Where do we begin?! The DIY serverless hosting of a static website should be pretty simple, but as this article outlines there've been a few 'gotchas' along the way. Yes, these are specific to the technologies I've chosen. But even the towering Amazon's solution required a bit of hackiness.

The main working solution from this little spike involved IAM policies, certificate management, setting up CloudFront with custom domains. Yes, there's less server involved than a VPS running nginx, but I would say there's just as much upfront work involved. Whether that makes it more or less complex to get up and running than a classic VPS, I will leave up to you.

Overall, I feel there's possibly more architectural complexity with the serverless pattern than the simplicity of: here's a virtual server, with an IP address, with some stuff on it.

Conclusion

This has been a fun little exercise, but I'm sticking to my VPS a little longer… I do think there's something to the DIY serverless approach: as I mentioned earlier, had things worked with Linode I think I would have gone that route.
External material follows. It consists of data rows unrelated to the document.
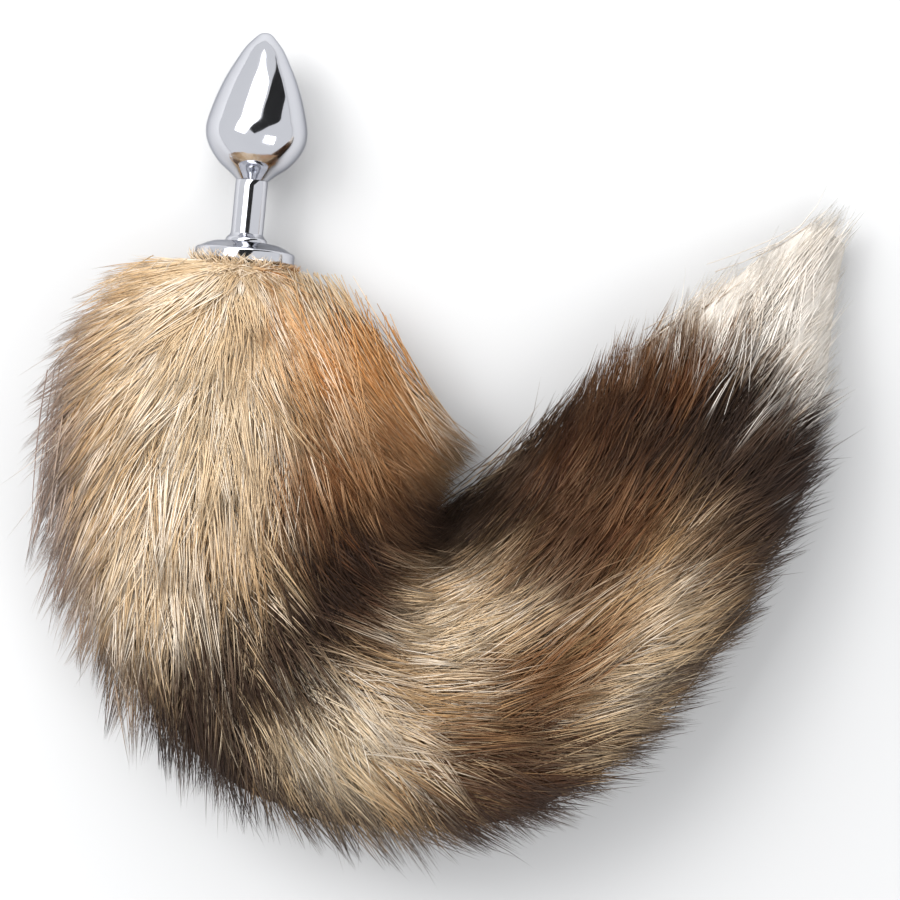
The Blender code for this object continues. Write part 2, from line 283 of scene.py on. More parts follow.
# The studio. Lights and the dark card stand off from what they face, so many degrees to the
# right and ahead of straight above it; long way is the plan direction of the longer side.
WORLD_COLOUR = (0.97, 0.98, 1.0, 1.0)
WORLD_STRENGTH = 0.95
FLOOR_ALBEDO = 0.54
FLOOR_HALF = 1.6
FLOOR_ROUGHNESS = 0.9
CARD_ALBEDO = 0.012
CARD_ROUGHNESS = 0.8
STUDIO_LIGHTS = (
    # name, size, watts, shows in metal, faces the bulb, distance, right, ahead, long way
    ("key", (0.6, 0.6), 9.0, False, False, 1.1, -48, 30, 90),
    ("fill", (0.5, 0.5), 3.5, True, False, 1.1, 36, -30, 90),
    ("strip", (0.36, 1.1), 3.6, True, True, 0.60, -17, 28, 63),
)
CARD_SIZE = (0.24, 1.12)
CARD_PLACE = (0.50, 29, 29, 45)  # distance, right, ahead, long way
COAT_MIDDLE = (0.0, 0.0, 0.02)


def linear(colour):
    """An 8-bit sRGB colour as linear RGBA."""
    shares = [part / 255 for part in colour]
    return [p / 12.92 if p <= 0.04045 else ((p + 0.055) / 1.055) ** 2.4 for p in shares] + [1.0]


class Socket:
    """An output socket that can be used in Python expressions; each one adds its nodes."""

    def __init__(self, tree, socket):
        self.tree = tree
        self.socket = socket
        self.is_vector = socket.type in ("VECTOR", "RGBA")

    def joined(self, operation, left, right):
        operands = (left, right)
        vectors = [isinstance(x, tuple) or getattr(x, "is_vector", False) for x in operands]
        if operation == "MULTIPLY" and any(vectors) and not all(vectors):
            vector, scale = (left, right) if vectors[0] else (right, left)
            settings = {"operation": "SCALE"}
            return self.tree.add("ShaderNodeVectorMath", settings, {0: vector, "Scale": scale})
        if any(vectors):
            plain = [(x,) * 3 if isinstance(x, (int, float)) else x for x in operands]
            return self.tree.add("ShaderNodeVectorMath", {"operation": operation}, dict(enumerate(plain)))
        return self.tree.add("ShaderNodeMath", {"operation": operation}, dict(enumerate(operands)))

    def __add__(self, other):
        return self.joined("ADD", self, other)

    __radd__ = __add__

    def __sub__(self, other):
        return self.joined("SUBTRACT", self, other)

    def __rsub__(self, other):
        return self.joined("SUBTRACT", other, self)

    def __mul__(self, other):
        return self.joined("MULTIPLY", self, other)

    __rmul__ = __mul__

    def __truediv__(self, other):
        return self.joined("DIVIDE", self, other)


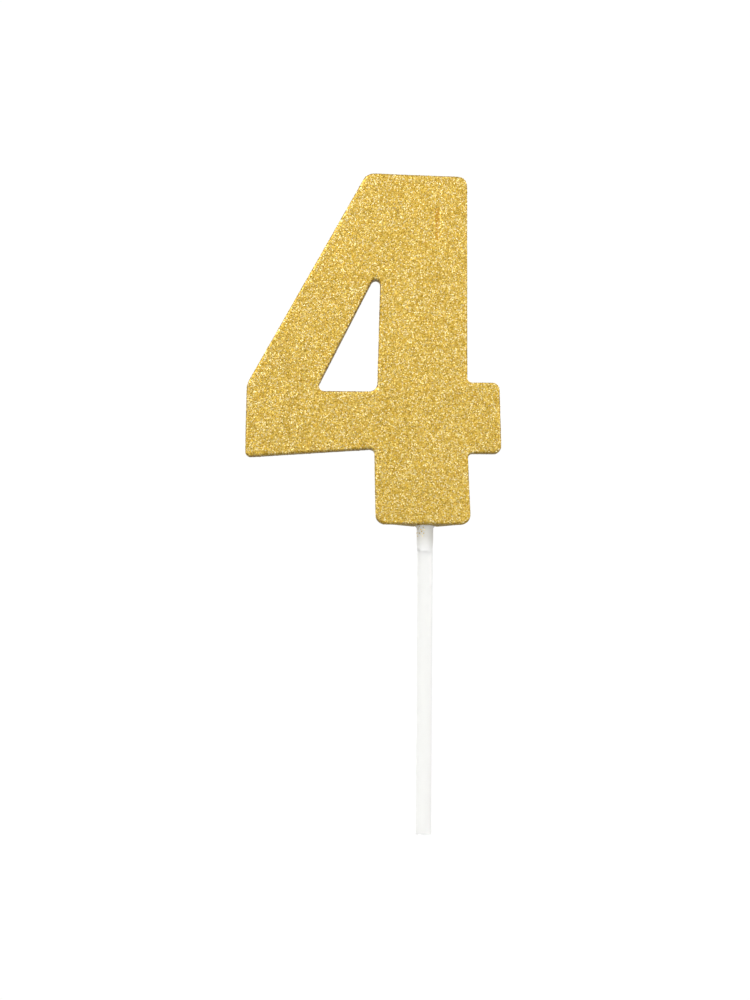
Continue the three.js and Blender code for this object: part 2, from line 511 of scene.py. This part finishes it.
def new_piece(name: str, mesh: bpy.types.Mesh) -> bpy.types.Object:
    """Puts a mesh in the scene as a piece of its own.

    Args:
        name: the piece's name.
        mesh: its mesh.

    Returns:
        The piece.
    """
    piece = bpy.data.objects.new(name, mesh)
    bpy.context.scene.collection.objects.link(piece)
    return piece


def copy_of(name: str, *nodes: str) -> bpy.types.Object:
    """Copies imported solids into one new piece, with the shared corners of each merged.

    Args:
        name: the new piece's name.
        nodes: the names of the solids.

    Returns:
        The piece.
    """
    copies = [new_piece(f"{name}_{node}", frame["nodes"][node].data.copy()) for node in nodes]
    activate(copies[0])
    for copy in copies:
        copy.data.materials.clear()
        copy.select_set(True)
    if len(copies) > 1:
        bpy.ops.object.join()
    piece = copies[0]
    piece.name = name
    bpy.ops.object.mode_set(mode="EDIT")
    bpy.ops.mesh.select_all(action="SELECT")
    bpy.ops.mesh.remove_doubles(threshold=MERGE)
    bpy.ops.object.mode_set(mode="OBJECT")
    return piece


def apply_modifier(piece: bpy.types.Object, kind: str, **settings: object) -> None:
    """Adds a modifier to a piece and applies it.

    Args:
        piece: the piece.
        kind: Blender's name for the modifier's type.
        settings: attributes of the modifier.
    """
    activate(piece)
    modifier = piece.modifiers.new(kind.title(), kind)
    for name, value in settings.items():
        setattr(modifier, name, value)
    bpy.ops.object.modifier_apply(modifier=modifier.name)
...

It surprises me that AWS don't make it simpler to really restrict traffic between their own services (CloudFront and S3 for example). I may have missed something here, so might come back to look again. I assumed that I would be able to write a bucket policy using CloudFront as a service principal, and defining the distribution ARN - but having to resolve to HTTP header secrets seems a bit bizarre!

Info

It's important to note that S3 uses two endpoints, the S3 one and the website one. When setting up a distribution, it suggests using the website one (if the bucket has it enabled), but you can use the S3 one.